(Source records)
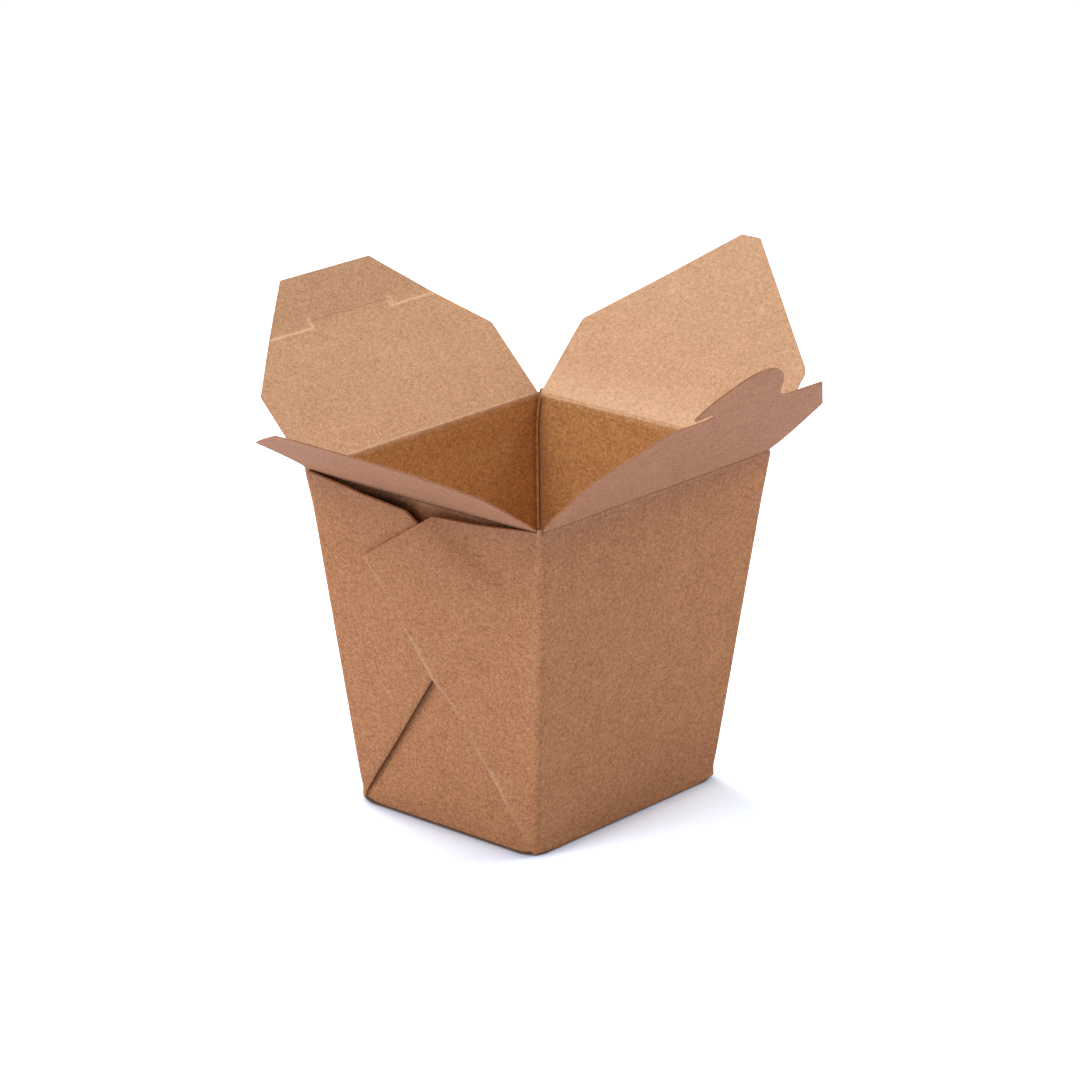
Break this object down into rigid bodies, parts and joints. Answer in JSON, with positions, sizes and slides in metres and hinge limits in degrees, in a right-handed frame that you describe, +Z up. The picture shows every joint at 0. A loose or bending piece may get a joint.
{
  "type": "folded paperboard noodle takeaway box",
  "caption": "Empty open kraft paperboard takeaway tub, tapered, with folded corner webs and hinged lid flaps, one with a locking tongue and one with its slit.",
  "frame": {"origin": "centre of the flat underside of the base", "axes": "+Z up; -Y towards the plain wall whose flap carries the locking tongue, +Y towards the wall whose flap has the slit, -X and +X towards the walls that carry the folded webs"},
  "size_m": [0.2042, 0.178, 0.151],
  "materials": {
    "kraft_board": "uncoated matt brown kraft paperboard, fibrous, with small dark specks"
  },
  "bodies": {
    "tub": {"tub": "kraft_board"},
    "flap_front": {"flap_front": "kraft_board"},
    "flap_back": {"flap_back": "kraft_board"},
    "flap_back_tip": {"flap_back_tip": "kraft_board"},
    "flap_left": {"flap_left": "kraft_board"},
    "flap_right": {"flap_right": "kraft_board"}
  },
  "joints": [
    {"name": "front_crease", "type": "hinge", "parent": "tub", "child": "flap_front", "pos_m": [0, -0.04445, 0.102], "axis": [-1, 0, 0], "range_deg": [-135, 133.5]},
    {"name": "back_crease", "type": "hinge", "parent": "tub", "child": "flap_back", "pos_m": [0, 0.04445, 0.102], "axis": [1, 0, 0], "range_deg": [-134.5, 135.5]},
    {"name": "back_tip_score", "type": "hinge", "parent": "flap_back", "child": "flap_back_tip", "pos_m": [0, 0.07327, 0.13117], "axis": [-1, 0, 0], "range_deg": [-35, 4.5]},
    {"name": "left_crease", "type": "hinge", "parent": "tub", "child": "flap_left", "pos_m": [-0.05005, 0, 0.1014], "axis": [0, 1, 0], "range_deg": [-79.5, 153.3]},
    {"name": "right_crease", "type": "hinge", "parent": "tub", "child": "flap_right", "pos_m": [0.05005, 0, 0.1014], "axis": [0, -1, 0], "range_deg": [-95, 135.8]}
  ]
}
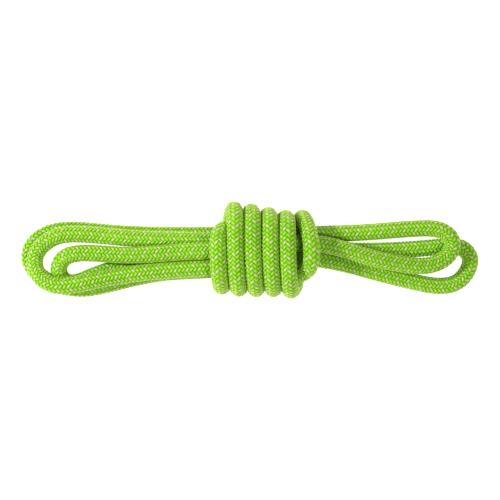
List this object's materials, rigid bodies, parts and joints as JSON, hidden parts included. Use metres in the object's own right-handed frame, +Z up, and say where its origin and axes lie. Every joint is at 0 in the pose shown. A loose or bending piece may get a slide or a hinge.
{
  "type": "dynamic climbing rope",
  "caption": "Short hank of bright green kernmantle climbing rope, folded into bights and closed with a row of wrapping turns.",
  "frame": {"origin": "bottom centre of the hank's box, on the surface it lies on", "axes": "+X along the hank, towards the end with two bights; +Z up, away from the surface it lies on; +Y across the hank, towards the side where the wrapping turns start"},
  "size_m": [0.2309, 0.0486, 0.0414],
  "materials": {
    "braided_sheath": "satin",
    "tracer_yarn": "satin",
    "core_yarn": "matte",
    "marker_tape": "satin",
    "melted_end": "gloss"
  },
  "bodies": {
    "root": {"sheath": "braided_sheath", "core_strand_1": "core_yarn", "core_strand_2": "core_yarn", "core_strand_3": "core_yarn", "core_strand_4": "core_yarn", "core_strand_5": "core_yarn", "core_strand_6": "core_yarn", "core_strand_7": "core_yarn", "marker_tape": "marker_tape", "sealed_end_start": "melted_end", "sealed_end_finish": "melted_end"}
  },
  "joints": []
}
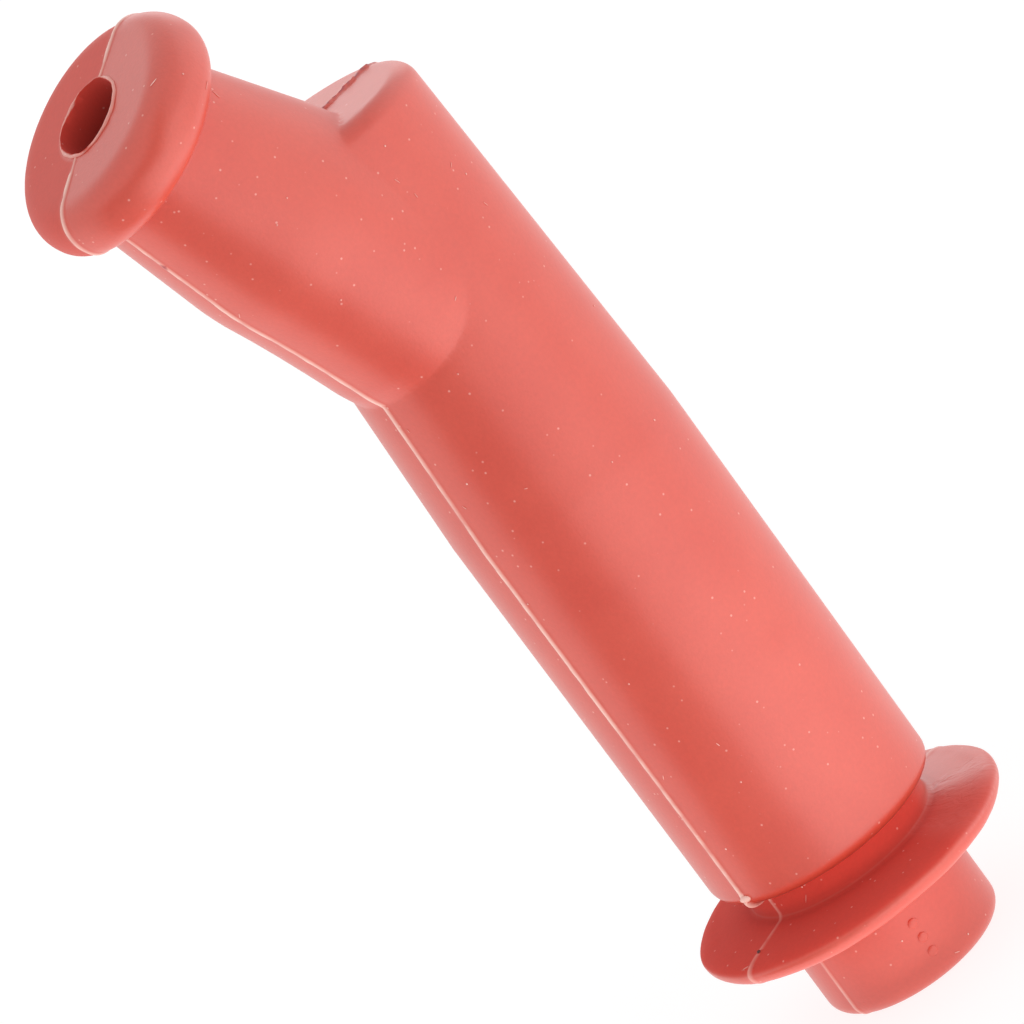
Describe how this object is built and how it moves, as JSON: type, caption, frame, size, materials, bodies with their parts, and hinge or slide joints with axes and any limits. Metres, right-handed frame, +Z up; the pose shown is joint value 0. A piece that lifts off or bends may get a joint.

> [WRITTEN REQUEST] Find the lines above holding the word "with" and show them.

> [COMPLETED EXERCISE]
Break this object down into rigid bodies, parts and joints. Answer in JSON, with positions, sizes and slides in metres and hinge limits in degrees, in a right-handed frame that you describe, +Z up. The picture shows every joint at 0. A loose or bending piece may get a joint.
  "caption": "Empty open kraft paperboard takeaway tub, tapered, with folded corner webs and hinged lid flaps, one with a locking tongue and one with its slit.",
    "kraft_board": "uncoated matt brown kraft paperboard, fibrous, with small dark specks"
  "caption": "Short hank of bright green kernmantle climbing rope, folded into bights and closed with a row of wrapping turns.",
  "frame": {"origin": "bottom centre of the hank's box, on the surface it lies on", "axes": "+X along the hank, towards the end with two bights; +Z up, away from the surface it lies on; +Y across the hank, towards the side where the wrapping turns start"},
Describe how this object is built and how it moves, as JSON: type, caption, frame, size, materials, bodies with their parts, and hinge or slide joints with axes and any limits. Metres, right-handed frame, +Z up; the pose shown is joint value 0. A piece that lifts off or bends may get a joint.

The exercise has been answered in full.